» **Brief**: Copy out exactly the lines from the start of the data to the line containing "shortest_flank = 0.2". Include both.
= = =
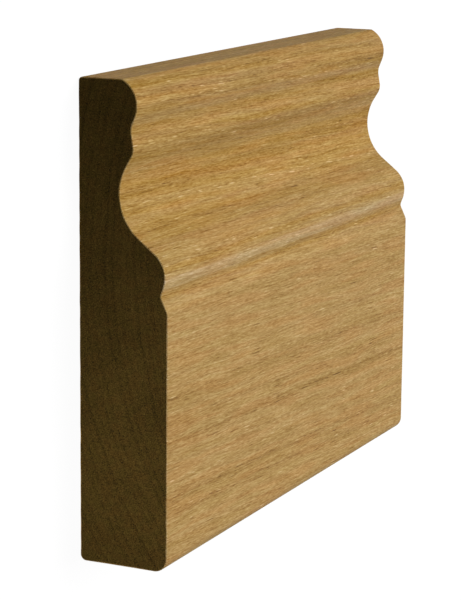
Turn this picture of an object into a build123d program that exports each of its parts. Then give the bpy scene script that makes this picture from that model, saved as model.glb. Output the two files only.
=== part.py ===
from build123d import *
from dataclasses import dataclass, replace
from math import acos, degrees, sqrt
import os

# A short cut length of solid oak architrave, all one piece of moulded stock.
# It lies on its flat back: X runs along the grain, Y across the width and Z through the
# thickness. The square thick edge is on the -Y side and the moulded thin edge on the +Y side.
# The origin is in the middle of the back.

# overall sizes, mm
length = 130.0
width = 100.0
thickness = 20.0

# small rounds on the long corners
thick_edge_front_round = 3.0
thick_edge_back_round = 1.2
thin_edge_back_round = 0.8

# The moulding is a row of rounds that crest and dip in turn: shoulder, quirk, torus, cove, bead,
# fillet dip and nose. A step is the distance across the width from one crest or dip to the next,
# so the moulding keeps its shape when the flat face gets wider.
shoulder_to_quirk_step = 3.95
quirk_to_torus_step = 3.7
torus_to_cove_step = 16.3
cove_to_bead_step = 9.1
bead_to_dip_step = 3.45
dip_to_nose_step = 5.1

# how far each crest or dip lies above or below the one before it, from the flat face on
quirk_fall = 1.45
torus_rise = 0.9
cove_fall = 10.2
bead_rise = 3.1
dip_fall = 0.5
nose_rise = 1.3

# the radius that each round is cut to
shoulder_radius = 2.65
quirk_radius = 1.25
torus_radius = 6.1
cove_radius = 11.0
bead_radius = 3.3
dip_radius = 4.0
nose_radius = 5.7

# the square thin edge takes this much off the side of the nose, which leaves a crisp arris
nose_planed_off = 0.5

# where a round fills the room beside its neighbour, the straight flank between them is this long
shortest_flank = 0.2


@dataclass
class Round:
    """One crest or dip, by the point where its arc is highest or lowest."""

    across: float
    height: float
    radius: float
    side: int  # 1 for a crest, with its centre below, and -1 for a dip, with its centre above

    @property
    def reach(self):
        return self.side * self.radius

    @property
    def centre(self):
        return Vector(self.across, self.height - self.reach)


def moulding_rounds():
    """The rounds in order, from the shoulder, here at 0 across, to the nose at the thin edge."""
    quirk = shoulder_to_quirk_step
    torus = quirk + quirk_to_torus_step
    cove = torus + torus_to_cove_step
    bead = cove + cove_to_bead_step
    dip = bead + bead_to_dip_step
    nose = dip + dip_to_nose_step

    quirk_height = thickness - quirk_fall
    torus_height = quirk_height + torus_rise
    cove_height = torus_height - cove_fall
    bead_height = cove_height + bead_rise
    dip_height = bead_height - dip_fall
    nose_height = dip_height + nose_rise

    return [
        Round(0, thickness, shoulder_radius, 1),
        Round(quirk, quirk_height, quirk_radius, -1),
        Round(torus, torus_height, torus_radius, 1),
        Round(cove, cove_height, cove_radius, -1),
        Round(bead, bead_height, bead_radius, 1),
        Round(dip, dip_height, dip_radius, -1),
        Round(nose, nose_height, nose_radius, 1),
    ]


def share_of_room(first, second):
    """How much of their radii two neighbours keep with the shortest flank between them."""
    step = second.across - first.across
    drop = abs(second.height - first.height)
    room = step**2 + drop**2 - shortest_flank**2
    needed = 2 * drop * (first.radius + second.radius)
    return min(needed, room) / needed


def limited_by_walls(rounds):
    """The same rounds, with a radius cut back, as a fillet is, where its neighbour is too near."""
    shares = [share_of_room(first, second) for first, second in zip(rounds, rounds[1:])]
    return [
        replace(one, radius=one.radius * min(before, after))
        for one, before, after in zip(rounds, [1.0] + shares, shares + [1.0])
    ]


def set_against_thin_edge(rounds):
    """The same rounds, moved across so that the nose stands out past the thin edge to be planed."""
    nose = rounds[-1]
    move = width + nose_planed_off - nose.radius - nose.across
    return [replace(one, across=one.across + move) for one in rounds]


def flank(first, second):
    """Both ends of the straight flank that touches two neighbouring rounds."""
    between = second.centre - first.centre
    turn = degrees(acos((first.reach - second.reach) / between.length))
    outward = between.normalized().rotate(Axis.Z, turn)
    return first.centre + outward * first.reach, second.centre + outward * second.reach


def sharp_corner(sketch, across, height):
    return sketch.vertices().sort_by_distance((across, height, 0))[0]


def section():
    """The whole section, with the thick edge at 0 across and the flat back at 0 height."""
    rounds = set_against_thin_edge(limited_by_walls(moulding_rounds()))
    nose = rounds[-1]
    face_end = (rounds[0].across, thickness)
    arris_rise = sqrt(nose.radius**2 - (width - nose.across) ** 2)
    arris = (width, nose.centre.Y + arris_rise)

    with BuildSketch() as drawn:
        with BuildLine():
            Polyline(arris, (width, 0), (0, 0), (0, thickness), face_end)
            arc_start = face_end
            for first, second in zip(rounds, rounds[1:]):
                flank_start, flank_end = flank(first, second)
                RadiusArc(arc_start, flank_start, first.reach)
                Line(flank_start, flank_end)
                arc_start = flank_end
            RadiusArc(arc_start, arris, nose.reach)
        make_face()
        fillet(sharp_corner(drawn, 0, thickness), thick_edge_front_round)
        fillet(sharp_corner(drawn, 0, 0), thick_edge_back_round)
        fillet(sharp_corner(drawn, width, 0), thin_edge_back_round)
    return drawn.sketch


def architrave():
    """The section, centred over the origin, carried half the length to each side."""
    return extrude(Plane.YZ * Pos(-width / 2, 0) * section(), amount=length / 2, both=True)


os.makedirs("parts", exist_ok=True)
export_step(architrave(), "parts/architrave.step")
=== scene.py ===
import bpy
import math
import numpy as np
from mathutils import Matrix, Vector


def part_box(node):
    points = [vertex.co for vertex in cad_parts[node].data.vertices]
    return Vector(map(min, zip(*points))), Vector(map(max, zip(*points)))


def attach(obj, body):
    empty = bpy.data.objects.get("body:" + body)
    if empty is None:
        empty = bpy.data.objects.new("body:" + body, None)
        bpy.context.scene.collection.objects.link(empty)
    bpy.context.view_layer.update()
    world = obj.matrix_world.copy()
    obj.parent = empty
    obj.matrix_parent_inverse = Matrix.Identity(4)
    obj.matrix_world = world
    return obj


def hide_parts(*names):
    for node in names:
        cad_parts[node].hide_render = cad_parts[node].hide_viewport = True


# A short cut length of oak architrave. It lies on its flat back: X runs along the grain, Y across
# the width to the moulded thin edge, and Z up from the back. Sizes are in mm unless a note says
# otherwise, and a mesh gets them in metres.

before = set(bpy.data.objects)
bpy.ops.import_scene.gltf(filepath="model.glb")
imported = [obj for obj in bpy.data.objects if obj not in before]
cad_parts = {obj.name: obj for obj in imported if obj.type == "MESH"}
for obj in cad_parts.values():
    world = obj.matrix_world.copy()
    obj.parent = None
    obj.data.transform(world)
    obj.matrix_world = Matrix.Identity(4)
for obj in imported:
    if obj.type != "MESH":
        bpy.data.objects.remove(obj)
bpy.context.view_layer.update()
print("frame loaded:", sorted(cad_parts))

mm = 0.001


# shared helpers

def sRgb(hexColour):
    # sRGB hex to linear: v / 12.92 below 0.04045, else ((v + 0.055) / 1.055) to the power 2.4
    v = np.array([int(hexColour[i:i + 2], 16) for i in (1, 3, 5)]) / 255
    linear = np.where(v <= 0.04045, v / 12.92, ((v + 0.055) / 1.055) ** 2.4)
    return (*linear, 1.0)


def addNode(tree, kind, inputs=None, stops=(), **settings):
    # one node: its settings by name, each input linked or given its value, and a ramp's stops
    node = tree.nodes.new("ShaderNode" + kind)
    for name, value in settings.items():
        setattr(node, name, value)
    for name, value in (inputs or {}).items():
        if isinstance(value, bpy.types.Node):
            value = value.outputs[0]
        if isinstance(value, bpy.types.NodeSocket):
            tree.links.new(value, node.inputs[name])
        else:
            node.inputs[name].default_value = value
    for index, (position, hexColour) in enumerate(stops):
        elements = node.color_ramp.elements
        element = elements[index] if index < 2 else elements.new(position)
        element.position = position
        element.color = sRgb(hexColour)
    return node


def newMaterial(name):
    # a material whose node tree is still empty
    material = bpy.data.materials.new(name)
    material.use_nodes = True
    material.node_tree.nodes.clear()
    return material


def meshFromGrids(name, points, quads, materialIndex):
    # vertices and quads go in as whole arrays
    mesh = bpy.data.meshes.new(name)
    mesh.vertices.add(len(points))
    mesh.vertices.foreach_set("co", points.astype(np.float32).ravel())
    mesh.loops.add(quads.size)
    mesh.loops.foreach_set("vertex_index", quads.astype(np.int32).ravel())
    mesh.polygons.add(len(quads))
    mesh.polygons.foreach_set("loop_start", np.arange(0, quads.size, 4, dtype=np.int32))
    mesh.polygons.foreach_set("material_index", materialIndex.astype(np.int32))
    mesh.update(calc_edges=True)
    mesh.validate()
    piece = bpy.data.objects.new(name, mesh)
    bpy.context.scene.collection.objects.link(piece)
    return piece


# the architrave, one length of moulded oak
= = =
» **Result for this task**:
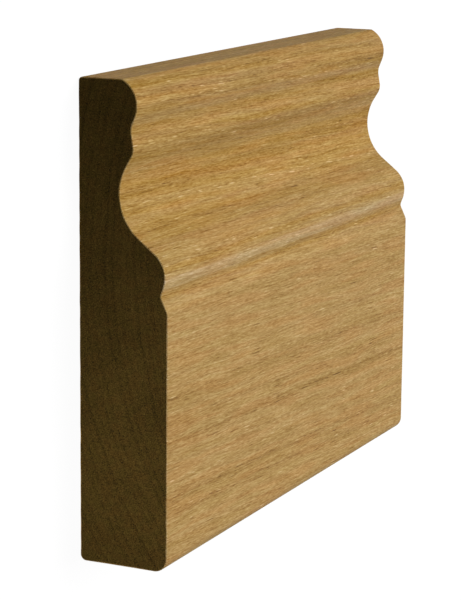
Turn this picture of an object into a build123d program that exports each of its parts. Then give the bpy scene script that makes this picture from that model, saved as model.glb. Output the two files only.
=== part.py ===
from build123d import *
from dataclasses import dataclass, replace
from math import acos, degrees, sqrt
import os

# A short cut length of solid oak architrave, all one piece of moulded stock.
# It lies on its flat back: X runs along the grain, Y across the width and Z through the
# thickness. The square thick edge is on the -Y side and the moulded thin edge on the +Y side.
# The origin is in the middle of the back.

# overall sizes, mm
length = 130.0
width = 100.0
thickness = 20.0

# small rounds on the long corners
thick_edge_front_round = 3.0
thick_edge_back_round = 1.2
thin_edge_back_round = 0.8

# The moulding is a row of rounds that crest and dip in turn: shoulder, quirk, torus, cove, bead,
# fillet dip and nose. A step is the distance across the width from one crest or dip to the next,
# so the moulding keeps its shape when the flat face gets wider.
shoulder_to_quirk_step = 3.95
quirk_to_torus_step = 3.7
torus_to_cove_step = 16.3
cove_to_bead_step = 9.1
bead_to_dip_step = 3.45
dip_to_nose_step = 5.1

# how far each crest or dip lies above or below the one before it, from the flat face on
quirk_fall = 1.45
torus_rise = 0.9
cove_fall = 10.2
bead_rise = 3.1
dip_fall = 0.5
nose_rise = 1.3

# the radius that each round is cut to
shoulder_radius = 2.65
quirk_radius = 1.25
torus_radius = 6.1
cove_radius = 11.0
bead_radius = 3.3
dip_radius = 4.0
nose_radius = 5.7

# the square thin edge takes this much off the side of the nose, which leaves a crisp arris
nose_planed_off = 0.5

# where a round fills the room beside its neighbour, the straight flank between them is this long
shortest_flank = 0.2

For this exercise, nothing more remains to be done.